What you have to do:
Everything from the first line down to the line containing "linked(controller, (0.02, 0.02, 0.02), 0.3)" should be reproduced exactly; please include nothing else.

Given material:
((

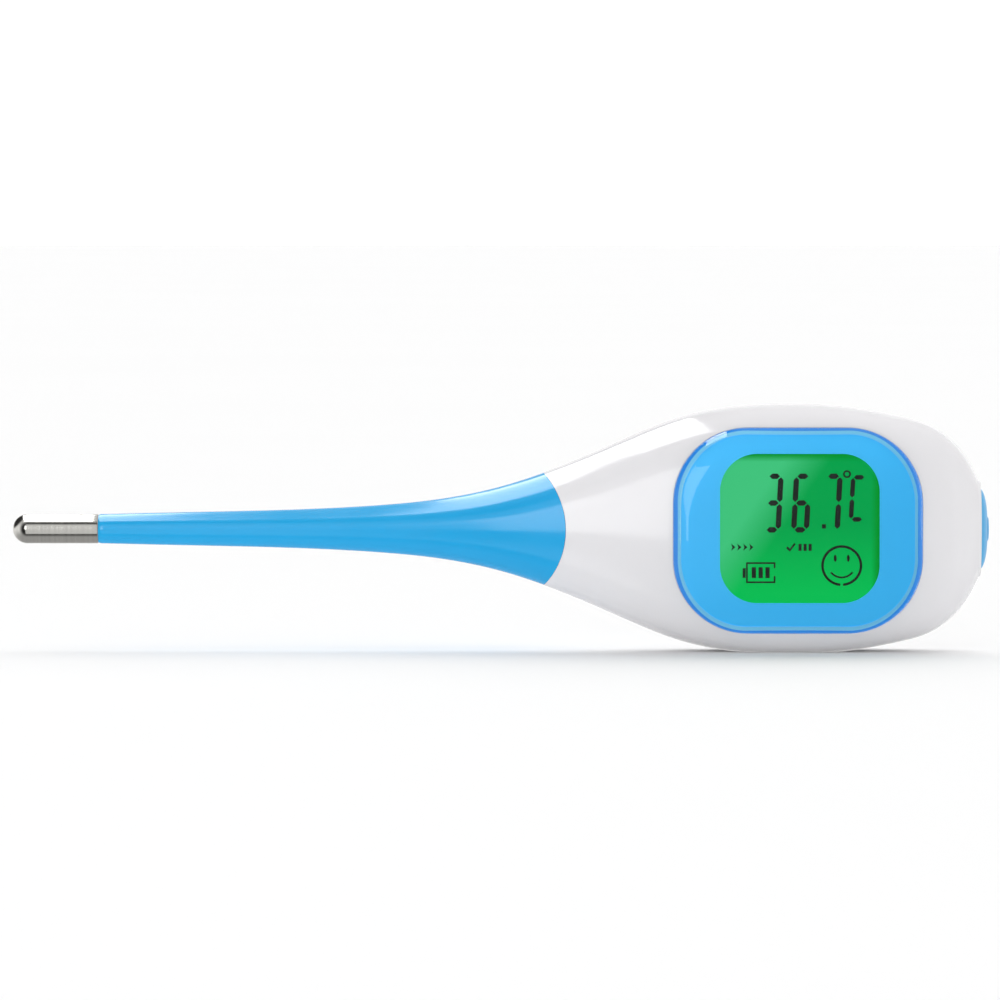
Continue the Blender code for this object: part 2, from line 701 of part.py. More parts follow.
def circuit_board():
    holes = [moved(circle(0.9 * MM, 16), x, z) for x, z in BOARD_SCREWS]
    board = plate("main_board", [board_outline(), *holes], BOARD_FRONT_Y, BOARD_BACK_Y, 0.0)
    linked(board, (0.02, 0.22, 0.08), 0.4)

    back = BOARD_BACK_Y + CLEARANCE
    dome_mesh = bmesh.new()
    bmesh.ops.create_uvsphere(dome_mesh, u_segments=24, v_segments=12, radius=3.6 * MM)
    lower = bmesh.ops.bisect_plane(
        dome_mesh, geom=dome_mesh.verts[:] + dome_mesh.edges[:] + dome_mesh.faces[:],
        plane_co=(0, 0, 0), plane_no=(0, 1, 0), clear_inner=True)
    edges = [e for e in lower["geom_cut"] if isinstance(e, bmesh.types.BMEdge)]
    bmesh.ops.edgeloop_fill(dome_mesh, edges=edges)
    controller = object_from("controller", dome_mesh)
    controller.location = (30.5 * MM, back, AXIS_Z + 8.5 * MM)
    controller.scale = (1.0, 0.36, 1.0)
    linked(controller, (0.02, 0.02, 0.02), 0.3)

    small = (
        ("crystal", 13.6, -4.0, 3.2, 1.4, 1.2, (0.6, 0.6, 0.6)),
        ("capacitor_a", 26.6, -3.4, 1.6, 0.8, 0.8, (0.45, 0.3, 0.18)),
        ("capacitor_b", 26.6, -5.6, 1.6, 0.8, 0.8, (0.45, 0.3, 0.18)),
        ("resistor_a", 26.6, 3.2, 1.6, 0.8, 0.5, (0.03, 0.03, 0.03)),
        ("resistor_b", 26.6, 0.6, 1.6, 0.8, 0.5, (0.03, 0.03, 0.03)),
    )
    for name, x, z, width, height, depth, colour in small:
        low = (x * MM, back, AXIS_Z + z * MM)
        high = ((x + width) * MM, back + depth * MM, AXIS_Z + (z + height) * MM)
        linked(box(name, low, high), colour, 0.4)

    for name, (x, z) in zip(("board_screw_upper", "board_screw_lower"), BOARD_SCREWS):
        tip = BOARD_FRONT_Y - 2.8 * MM
        head = ((0, back + 0.9 * MM), (1.0 * MM, back + 0.9 * MM),
                (1.5 * MM, back + 0.5 * MM), (1.5 * MM, back),
                (0.7 * MM, back), (0.7 * MM, tip + 0.4 * MM), (0.4 * MM, tip), (0, tip))
        screw = turned(name, head, (x, 0, AXIS_Z + z), (0, 1, 0), 16)
        linked(screw, (0.55, 0.55, 0.55), 0.3, 1.0)

    disc = along_y("buzzer_disc", BUZZER_X, 3.1 * MM, 3.35 * MM, 6.0 * MM, 32)
    linked(disc, (0.7, 0.5, 0.2), 0.3, 1.0)
    ceramic = along_y("buzzer_ceramic", BUZZER_X, 2.75 * MM, 3.0 * MM, 4.2 * MM, 28)
    linked(ceramic, (0.85, 0.83, 0.75), 0.4)


# ---------------------------------------------------------------- battery


def battery():
    centre = Vector((CELL_X, 0, AXIS_Z))
    r, t = CELL_RADIUS, CELL_THICKNESS
    can = ((0, t), (r - 0.3 * MM, t), (r, t - 0.3 * MM), (r, 0.5 * MM), (r - 0.9 * MM, 0.3 * MM),
           (r - 1.1 * MM, 0), (0, 0))
    cell = turned("coin_cell", can, centre + Vector((0, CELL_Y, 0)), (0, 1, 0), 40)
    linked(cell, (0.65, 0.65, 0.64), 0.25, 1.0)

    pad = BOARD_BACK_Y + CLEARANCE + 0.15 * MM
    reach = CELL_Y - CLEARANCE - 0.15 * MM
    spring = ((49.6 * MM, pad), (47.0 * MM, pad), (43.4 * MM, reach), (42.2 * MM, reach - 0.5 * MM))
    linked(ribbon("contact_negative", spring, -1.8 * MM, 1.8 * MM, 0.25 * MM), (0.7, 0.65, 0.5), 0.3, 1.0)
    clip = ((58.0 * MM, pad), (55.6 * MM, pad), (55.6 * MM, 6.4 * MM))
    linked(ribbon("contact_positive", clip, -1.9 * MM, 1.9 * MM, 0.25 * MM), (0.7, 0.65, 0.5), 0.3, 1.0)

    outline = rounded(COVER_SIZE, COVER_CORNER)
    cover = skin_plate("battery_cover", outline, COVER_X, 0.0, sunk(1, 0.0), sunk(1, COVER_THICKNESS))
    post = Vector((SCREW_X, 0, AXIS_Z))
    join(cover, along_y("add_cover_boss", SCREW_X, 6.95 * MM, 8.7 * MM, 2.25 * MM, 24))
    cut(cover, along_y("cut_screw_head", SCREW_X, 8.2 * MM, REACH, 1.8 * MM, 24))
    cut(cover, along_y("cut_screw_shaft", SCREW_X, 5 * MM, REACH, 0.9 * MM, 20))
    linked(cover, (0.80, 0.79, 0.80), 0.3)

    gap = 0.2 * MM
    seal = skin_ring("cover_seal", circle(11.7 * MM, 36), circle(10.7 * MM, 36), CELL_X, 0.0,
                     sunk(1, COVER_THICKNESS + gap), sunk(1, COVER_POCKET - gap / 2))
    linked(seal, (0.05, 0.05, 0.05), 0.8)

    low, under, high = 4.3 * MM, 8.35 * MM, 9.15 * MM
    shape = ((0, high), (1.4 * MM, high), (1.6 * MM, high - 0.2 * MM), (1.6 * MM, under),
             (0.75 * MM, under), (0.75 * MM, low + 0.4 * MM), (0.4 * MM, low), (0, low))
    screw = as_mesh(turned("battery_screw", shape, post, (0, 1, 0), 24))
    for index, size in enumerate(((1.1 * MM, 0.2 * MM), (0.2 * MM, 1.1 * MM))):
        slot_low = (SCREW_X - size[0], high - 0.45 * MM, AXIS_Z - size[1])
        slot_high = (SCREW_X + size[0], high + 1 * MM, AXIS_Z + size[1])
        cut(screw, box(f"cut_slot_{index}", slot_low, slot_high))
    linked(screw, (0.55, 0.55, 0.55), 0.3, 1.0)


# ---------------------------------------------------------------- button and switch


def button():
    turns = ring_turns(32)
    power = 2 / squareness(END_X)

    def oval(x, high, thick):
        row = []
        for t in turns:
            z = math.copysign(high * abs(math.sin(t)) ** power, math.sin(t))
            y = math.copysign(thick * abs(math.cos(t)) ** power, math.cos(t))
            row.append(Vector((x, y, AXIS_Z + z)))
        return row

    high, thick = BUTTON_HALF
    rows = [oval(65.6 * MM, 0.0, 0.0), oval(65.6 * MM, high + 0.9 * MM, thick + 0.35 * MM),
            oval(66.3 * MM, high + 0.9 * MM, thick + 0.35 * MM), oval(66.3 * MM, high, thick)]
    crown = CROWN_X - END_X
    for j in range(7):
        turn = math.pi / 2 * j / 6
        share = math.cos(turn)
        x = END_X - 0.3 * MM + (crown + 0.15 * MM) * math.sin(turn)
        rows.append(oval(x, high * share, thick * share))
    bm = bmesh.new()
    verts = [[bm.verts.new(p) for p in row] for row in rows]
    for low_row, high_row in zip(verts, verts[1:]):
        for j in range(len(turns)):
            k = (j + 1) % len(turns)
            bm.faces.new((low_row[j], low_row[k], high_row[k], high_row[j]))
    bmesh.ops.remove_doubles(bm, verts=bm.verts, dist=1e-7)
    key = object_from("power_button", bm)
    axis = Vector((0, 0, AXIS_Z))
    spot = oval_mark()
    join(key, spot)
    stem_y = Vector((0, BUTTON_STEM_Y, 0))
    join(key, rod("add_button_stem", axis + stem_y + Vector((63.4 * MM, 0, 0)),
                  axis + stem_y + Vector((65.9 * MM, 0, 0)), 1.2 * MM, 16))
    linked(key, (0.13, 0.45, 0.76), 0.35)

    body = box("switch_body", (58.6 * MM, -3.9 * MM, AXIS_Z - 3 * MM),
               (61.8 * MM, BOARD_FRONT_Y - CLEARANCE, AXIS_Z + 3 * MM))
    cut(body, rod("cut_plunger_bore", axis + stem_y + Vector((60.2 * MM, 0, 0)),
                  axis + stem_y + Vector((63 * MM, 0, 0)), 1.05 * MM, 20))
    linked(body, (0.06, 0.06, 0.06), 0.4)
    plunger = rod("switch_plunger", axis + stem_y + Vector((61.0 * MM, 0, 0)),
                  axis + stem_y + Vector((63.2 * MM, 0, 0)), 0.9 * MM, 16)
    linked(plunger, (0.75, 0.1, 0.08), 0.4)


def oval_mark():
    """The raised spot in the middle of the button, for the thumb to find."""
    spot = bmesh.new()
    bmesh.ops.create_uvsphere(spot, u_segments=24, v_segments=12, radius=1.75 * MM)
    spot = object_from("add_button_spot", spot)
    spot.scale = (0.5, 0.8, 1.0)
    bpy.context.scene.collection.objects.link(spot)
    bpy.context.view_layer.update()
    bpy.context.scene.collection.objects.unlink(spot)
    spot.location = (CROWN_X - 0.875 * MM, 0, AXIS_Z)
    return spot


# ---------------------------------------------------------------- the whole

for old in list(bpy.data.objects):
    bpy.data.objects.remove(old)

parts = bpy.data.collections.new("digital_thermometer")
cutters = bpy.data.collections.new("cutters")
bpy.context.scene.collection.children.link(parts)
bpy.context.scene.collection.children.link(cutters)

front_shell()
rear_shell()
probe_stem()
neck_core()
probe_tip()
sensor_leads()
display()
circuit_board()
battery()
button()
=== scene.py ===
"""The looks of the digital thermometer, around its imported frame. Metres, +Z up, display facing -Y."""

import math

import bmesh
import bpy
import numpy as np
from mathutils import Matrix, Vector


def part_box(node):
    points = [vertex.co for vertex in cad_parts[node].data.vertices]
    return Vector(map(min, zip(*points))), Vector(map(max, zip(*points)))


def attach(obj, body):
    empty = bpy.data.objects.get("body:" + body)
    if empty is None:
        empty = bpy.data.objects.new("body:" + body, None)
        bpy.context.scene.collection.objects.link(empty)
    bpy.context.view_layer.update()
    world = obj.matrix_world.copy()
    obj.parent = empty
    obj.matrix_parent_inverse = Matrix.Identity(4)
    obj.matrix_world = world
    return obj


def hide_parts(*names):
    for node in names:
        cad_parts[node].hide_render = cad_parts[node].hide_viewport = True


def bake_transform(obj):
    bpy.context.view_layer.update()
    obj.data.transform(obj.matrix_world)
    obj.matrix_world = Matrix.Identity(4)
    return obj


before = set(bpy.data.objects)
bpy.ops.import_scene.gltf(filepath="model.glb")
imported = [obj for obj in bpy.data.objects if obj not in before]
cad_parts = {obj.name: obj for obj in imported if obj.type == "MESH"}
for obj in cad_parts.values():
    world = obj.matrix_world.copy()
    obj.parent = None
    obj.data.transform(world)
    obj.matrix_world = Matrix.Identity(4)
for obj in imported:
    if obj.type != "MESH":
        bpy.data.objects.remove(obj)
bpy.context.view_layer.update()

MM = 0.001

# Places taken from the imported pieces
CAP_LOW, CAP_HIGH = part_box("probe_cap")
LENS_LOW, LENS_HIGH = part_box("display_lens")
LCD_LOW, LCD_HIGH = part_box("lcd_panel")
CELL_LOW, CELL_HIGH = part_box("coin_cell")
COVER_LOW, COVER_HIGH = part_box("battery_cover")
SCREW_LOW, SCREW_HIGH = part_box("battery_screw")
KEY_LOW, KEY_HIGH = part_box("power_button")
AXIS_Z = (CAP_LOW.z + CAP_HIGH.z) / 2
LENS_SIZE = (LENS_HIGH.x - LENS_LOW.x, LENS_HIGH.z - LENS_LOW.z)
COVER_SIZE = (COVER_HIGH.x - COVER_LOW.x, COVER_HIGH.z - COVER_LOW.z)
LENS_X = (LENS_LOW.x + LENS_HIGH.x) / 2
COVER_X = (COVER_LOW.x + COVER_HIGH.x) / 2
SCREW_X = (SCREW_LOW.x + SCREW_HIGH.x) / 2
CELL_X = (CELL_LOW.x + CELL_HIGH.x) / 2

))

Response:
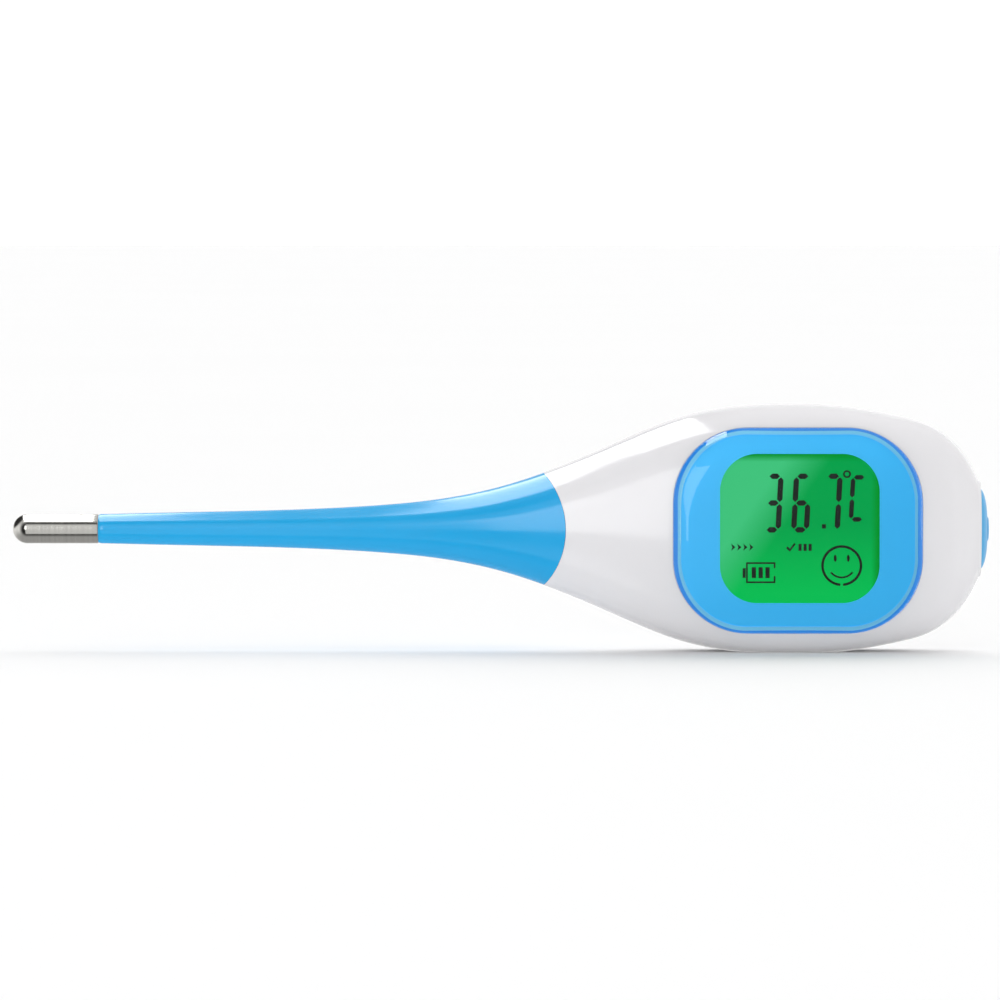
Continue the Blender code for this object: part 2, from line 701 of part.py. More parts follow.
def circuit_board():
    holes = [moved(circle(0.9 * MM, 16), x, z) for x, z in BOARD_SCREWS]
    board = plate("main_board", [board_outline(), *holes], BOARD_FRONT_Y, BOARD_BACK_Y, 0.0)
    linked(board, (0.02, 0.22, 0.08), 0.4)

    back = BOARD_BACK_Y + CLEARANCE
    dome_mesh = bmesh.new()
    bmesh.ops.create_uvsphere(dome_mesh, u_segments=24, v_segments=12, radius=3.6 * MM)
    lower = bmesh.ops.bisect_plane(
        dome_mesh, geom=dome_mesh.verts[:] + dome_mesh.edges[:] + dome_mesh.faces[:],
        plane_co=(0, 0, 0), plane_no=(0, 1, 0), clear_inner=True)
    edges = [e for e in lower["geom_cut"] if isinstance(e, bmesh.types.BMEdge)]
    bmesh.ops.edgeloop_fill(dome_mesh, edges=edges)
    controller = object_from("controller", dome_mesh)
    controller.location = (30.5 * MM, back, AXIS_Z + 8.5 * MM)
    controller.scale = (1.0, 0.36, 1.0)
    linked(controller, (0.02, 0.02, 0.02), 0.3)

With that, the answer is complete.